したがって、本文の組み合わせの中からは、「組み合わせB」が実態であった可能性が高くなります。一点、本文の内容と矛盾するのは、東京都のデータでは70代の致死率が第5波でその前の波と比較して改善しなかったことです。これは謎として残ります。
さらに、広島のS-SPEEDのデータで第6波の速報もあります。アドバイザリー・ボードで使われたのは、オミクロン株の重症化率、致死率の速報ためですが、その目的には母数が少ないことや、退院時のデータで時期尚早な可能性が高いことから言及しませんが、もっと面白いデータを見つけました。

第6波におけるブレークスルー感染率が年代別に計算できるのです。その下に、1月末時点での2回接種率を並べました。似たようなものですね。接種率とブレークスルー感染率が近いということは、感染防止効果がなくなったということの直接的な証拠です。

そして、感染防止効果が無くなった状態で、もし、致死率改善効果だけが維持されたとすると、矛盾して聞こえるかもしれませんが、致死率は大きく下がります。致死率10%だったものが、4%と6割も減っています。感染防止効果があった時に比べ、死者数も増えるのに、母数である感染者数がより増えるからです。これは非常に重要なポイントで、第6波の致死率が低かった場合、それがオミクロン株の特徴なのか、ワクチンの致死率改善効果なのか、見極める必要があるということです。もし、ワクチン接種のの有無で感染後の致死率が第5波と同様に大きな差があるようであれば、株の違いによるものではなく、ワクチンの効果であったことになります。上の広島の第6波のJ-SPEEDのデータが信頼できる時期になればはっきりとわかります。

新しい株の波が来たときに、正しい分析を用いなければ、その株の致死率などの重要な毒性はわからないことはお分かりいただけましたでしょうか?
2022年2月5日 追記、
本文を書いていた時にも気になったことです。70代では、ワクチンの重症化予防効果はなかったのではないかと論じましたが、60代以下ではむしろ第5波で致死率が上がっているのです。40代、50代では2倍、60代でも3割以上も上昇しています。この部分を拡大したグラフです。この年代でも3ヶ月程度は9割程度の高い感染の予防効果で守られます。しかしながら、この傾向が3ヶ月を超えても続くのならば、むしろ致死率は高くなる可能性があります。世界中で起こっていることかも知れません。

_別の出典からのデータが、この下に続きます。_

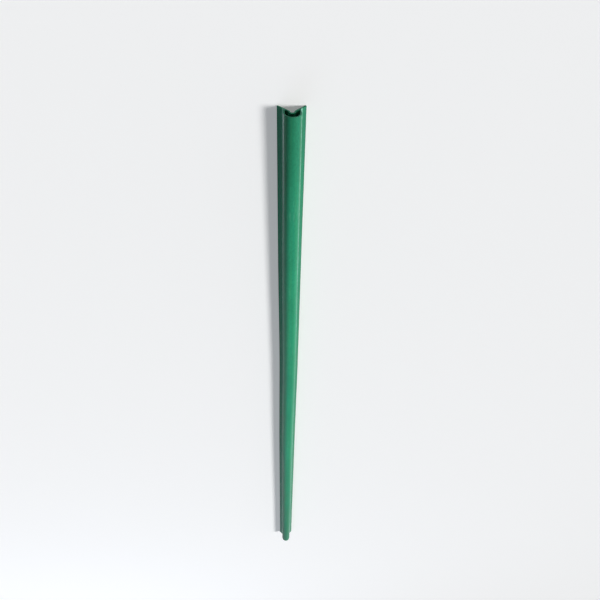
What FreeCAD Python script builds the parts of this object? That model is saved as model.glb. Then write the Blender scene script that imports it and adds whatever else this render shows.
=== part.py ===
"""Corner guard moulding: one soft hollow extrusion that is stuck over the outside corner of a wall.

Its section is a pair of wings at a right angle, which lie on the two wall faces, and a round
hollow nose in front of the corner that takes the knocks. The strip lies on its wing tips as a
tent does: Y runs along it, X across it and Z up, out of the wall's corner. The origin is on the
floor under its middle. Sizes are in millimetres.
"""
import FreeCAD, Part
import math
import os

# The strip
length = 1200.0              # cut length, as sold
corner_angle = 90.0          # angle between the two wall faces, in degrees

# The two wings
wing_reach = 20.0            # along the wall face, from the wall's corner line to the wing's tip
wing_thickness = 1.7
tip_radius = 0.7             # rounding of the two long edges of each tip

# The hollow nose, half round in front and straight at its sides
nose_radius = 9.4            # outside, and half the nose's width
nose_rise = 2.0              # from the wall's corner line out to the centre of the half round
nose_wall = 1.6
nose_root_fillet = 3.0       # concave round where a side of the nose runs into a wing

# The web, which closes the nose's chamber in front of the wall's corner
web_thickness = 1.7
horn_radius = 1.0            # rounding of the chamber's two ends, beside the wall's corner

# The relief groove, which keeps the web off the wall's sharp and uneven arris
relief_radius = 2.3
relief_drop = 1.2            # from the wall's corner line back to the centre of the groove
relief_mouth_radius = 0.6    # rounding where the groove opens on the back of a wing
relief_root_fillet = 0.8     # concave round where the web loops out over the groove

half_angle = math.radians(corner_angle / 2)
tip_across = wing_reach * math.sin(half_angle)      # from the middle out to a wing's tip
tip_drop = wing_reach * math.cos(half_angle)        # from the wall's corner line down to the tip
# A rounded tip touches the floor a little above the sharp edge that it had.
rounding_rise = tip_radius * (math.sin(half_angle) + math.cos(half_angle) - 1)
corner_height = tip_drop - rounding_rise            # the wall's corner line above the floor
chamber_radius = nose_radius - nose_wall
overrun = nose_radius                               # how far a cutter runs past what it cuts
closeness = 0.01                                    # how near counts as lying on a line


def at(x, rise, y=0.0):
    """Point of the section, with its rise counted from the wall's corner line."""
    return FreeCAD.Vector(x, y, corner_height + rise)


def bar(edges_at, beyond=0.0):
    """Straight bar along the strip, which may run past both ends of it.

    edges_at(y) gives the edges of the bar's section, in order, at that place along the strip.
    """
    section = Part.Face(Part.Wire(edges_at(-length / 2 - beyond)))
    return section.extrude(FreeCAD.Vector(0, length + 2 * beyond, 0))


def flat_sided_bar(points, beyond=0.0):
    """Bar whose section has straight sides, given as its (x, rise) corners."""
    return bar(lambda y: Part.makePolygon([at(x, rise, y) for x, rise in points + points[:1]]), beyond)


def round_bar(radius, rise, beyond=0.0):
    """Round bar, centred on the middle plane."""
    return bar(lambda y: Part.makeCircle(radius, at(0, rise, y), FreeCAD.Vector(0, 1, 0)), beyond)


def nose_bar(radius, beyond=0.0):
    """Bar with a half round front and straight sides, which run back to the wall's faces."""
    foot = -radius / math.tan(half_angle)

    def edges_at(y):
        left, right = at(-radius, nose_rise, y), at(radius, nose_rise, y)
        left_foot, right_foot = at(-radius, foot, y), at(radius, foot, y)
        return [
            Part.Arc(left, at(0, nose_rise + radius, y), right).toShape(),
            Part.makeLine(right, right_foot),
            Part.makeLine(right_foot, left_foot),
            Part.makeLine(left_foot, left),
        ]

    return bar(edges_at, beyond)


def wing(side):
    """Flat wing from the wall's corner line to its tip: side is -1 for left and 1 for right."""
    run = FreeCAD.Vector(side * tip_across, 0, -tip_drop)
    out = FreeCAD.Vector(side * math.cos(half_angle), 0, math.sin(half_angle)) * wing_thickness
    return flat_sided_bar([(0, 0), (run.x, run.z), (run.x + out.x, run.z + out.z), (out.x, out.z)])


def wall_corner():
    """The wall's own corner, which the strip is fitted over."""
    depth = wing_reach + nose_radius
    half_width = depth * math.tan(half_angle)
    return flat_sided_bar([(0, 0), (half_width, -depth), (-half_width, -depth)], overrun)


def web_core():
    """The wall's corner and the web on it, less the top that the loop over the groove covers."""
    half_top = web_thickness / math.cos(half_angle)
    depth = wing_reach + nose_radius
    half_width = half_top + depth * math.tan(half_angle)
    corners = [(-half_top, 0), (half_top, 0), (half_width, -depth), (-half_width, -depth)]
    return flat_sided_bar(corners, 2 * overrun)


def wall_distance(x, rise):
    """How far a point of the section stands off the nearer wall face."""
    return abs(x) * math.cos(half_angle) + rise * math.sin(half_angle)


def off_wall(stand_off):
    """Test for points that stand this far off a wall face."""
    return lambda x, rise: abs(wall_distance(x, rise) - stand_off) < closeness


def beside(half_width):
    """Test for points this far out from the middle plane."""
    return lambda x, rise: abs(abs(x) - half_width) < closeness


def on_round(radius, centre_rise):
    """Test for points on a circle about the middle plane."""
    return lambda x, rise: abs(math.hypot(x, rise - centre_rise) - radius) < closeness


def at_tip(x, rise):
    """Test for points on the end face of a wing."""
    reach = abs(x) * math.sin(half_angle) - rise * math.cos(half_angle)
    return abs(reach - wing_reach) < closeness


def rounded(solid, radius, *tests):
    """Round the long edges of a solid that pass every test."""
    edges = []
    for edge in solid.Edges:
        ends = [vertex.Point for vertex in edge.Vertexes]
        runs_along = len(ends) == 2 and abs(ends[0].y - ends[1].y) > length / 2
        if runs_along and all(test(ends[0].x, ends[0].z - corner_height) for test in tests):
            edges.append(edge)
    return solid.makeFillet(radius, edges)


def outside():
    """The strip as if it were solid: wings and nose, fitted over the corner, with its groove."""
    body = nose_bar(nose_radius).fuse([wing(-1), wing(1)])
    body = body.cut(wall_corner()).removeSplitter()
    body = rounded(body, tip_radius, at_tip)
    body = rounded(body, nose_root_fillet, off_wall(wing_thickness), beside(nose_radius))
    body = body.cut(round_bar(relief_radius, -relief_drop, overrun))
    return rounded(body, relief_mouth_radius, off_wall(0), on_round(relief_radius, -relief_drop))


def chamber():
    """The hollow of the nose, a crescent round the wall's corner that is open at both ends."""
    loop_radius = relief_radius + web_thickness
    hollow = nose_bar(chamber_radius, overrun).cut(web_core())
    hollow = rounded(hollow, horn_radius, off_wall(web_thickness), beside(chamber_radius))
    hollow = hollow.cut(round_bar(loop_radius, -relief_drop, 2 * overrun))
    return rounded(hollow, relief_root_fillet, off_wall(web_thickness), on_round(loop_radius, -relief_drop))


guard = outside().cut(chamber())

os.makedirs("parts", exist_ok=True)
guard.exportStep("parts/corner_guard.step")

print("solids", len(guard.Solids), "valid", guard.isValid())
print("section area mm2", round(guard.Volume / length, 2), "volume cm3", round(guard.Volume / 1000, 2))
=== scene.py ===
"""Corner guard moulding: a soft green strip that is stuck over an outside corner.

It is one extrusion with two wings at a right angle and a round hollow nose, and it lies on its
wing tips as a tent does: Y runs along it, X across it and Z up, out of the corner that it covers.
The near end is the one at -Y, which the camera is near.
"""
import math

import bpy
from bpy.props import FloatProperty, FloatVectorProperty, IntProperty, PointerProperty
from mathutils import Euler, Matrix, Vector


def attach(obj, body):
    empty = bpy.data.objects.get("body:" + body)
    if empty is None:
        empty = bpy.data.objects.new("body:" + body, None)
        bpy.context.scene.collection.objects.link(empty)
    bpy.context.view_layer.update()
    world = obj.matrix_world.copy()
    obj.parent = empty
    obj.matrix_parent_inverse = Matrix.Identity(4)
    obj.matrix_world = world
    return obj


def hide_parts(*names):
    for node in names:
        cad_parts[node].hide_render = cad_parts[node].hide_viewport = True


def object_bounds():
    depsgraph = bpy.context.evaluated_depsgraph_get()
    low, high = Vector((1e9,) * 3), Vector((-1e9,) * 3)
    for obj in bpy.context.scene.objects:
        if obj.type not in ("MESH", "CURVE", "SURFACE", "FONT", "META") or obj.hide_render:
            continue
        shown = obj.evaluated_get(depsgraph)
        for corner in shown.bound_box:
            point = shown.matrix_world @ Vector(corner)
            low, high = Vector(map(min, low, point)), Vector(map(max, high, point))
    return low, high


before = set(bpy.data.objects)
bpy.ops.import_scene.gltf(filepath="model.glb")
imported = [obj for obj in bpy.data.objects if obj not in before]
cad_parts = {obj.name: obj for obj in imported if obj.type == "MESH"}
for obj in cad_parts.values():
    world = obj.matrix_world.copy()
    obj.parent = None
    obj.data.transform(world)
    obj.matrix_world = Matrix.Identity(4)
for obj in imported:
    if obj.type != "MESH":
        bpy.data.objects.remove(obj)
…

生理学的なことはまったくの専門外ですし、生物はバランスでできているので、「ああ言えばこう言う」世界でもあり、基本的には言及しないようにしています。あえて言いますと、ワクチンは免疫系のバランスを崩している可能性があります。その影響は若い人の方が高く、新型コロナに対する重症化予防は年齢が高い人に高く、拮抗するのが70代のように思えます。
血管系の疾患も血管の炎症と言われるようになりました。新型コロナに関してだけでなく、ワクチンを接種した人は将来的にどのような疾患が多くなるのか、注視するべきだと思います。新型コロナ・ワクチンを接種しなかった人がいなくなると、そのような分析は不可能になります。異様に接種を勧める方の意図が気になるところです。
2022年2月12日 追記、
東京都における第5波の若年層死者の続きです。
%やグラフにするよりも、わかりやすい数字の方が皆さんの反応が良いことに気が付きました。第5波で若年層の重症や死亡が多いことは報道されていましたが、感染者数が多いせいかな、と実は私は思っていました。しかしながら、第5波における若年層の死者数の現れ方はあきらかに異常です。ここまでが事実です。
第5波中に若年層のワクチン接種は進んだので、ワクチンの若年層に対する「重症化促進効果」の可能性があります。(ワクチンの高齢者に対する「重症化予防効果」と逆の現象。)それを確認するには、この死者の接種歴をまず調べる必要があります。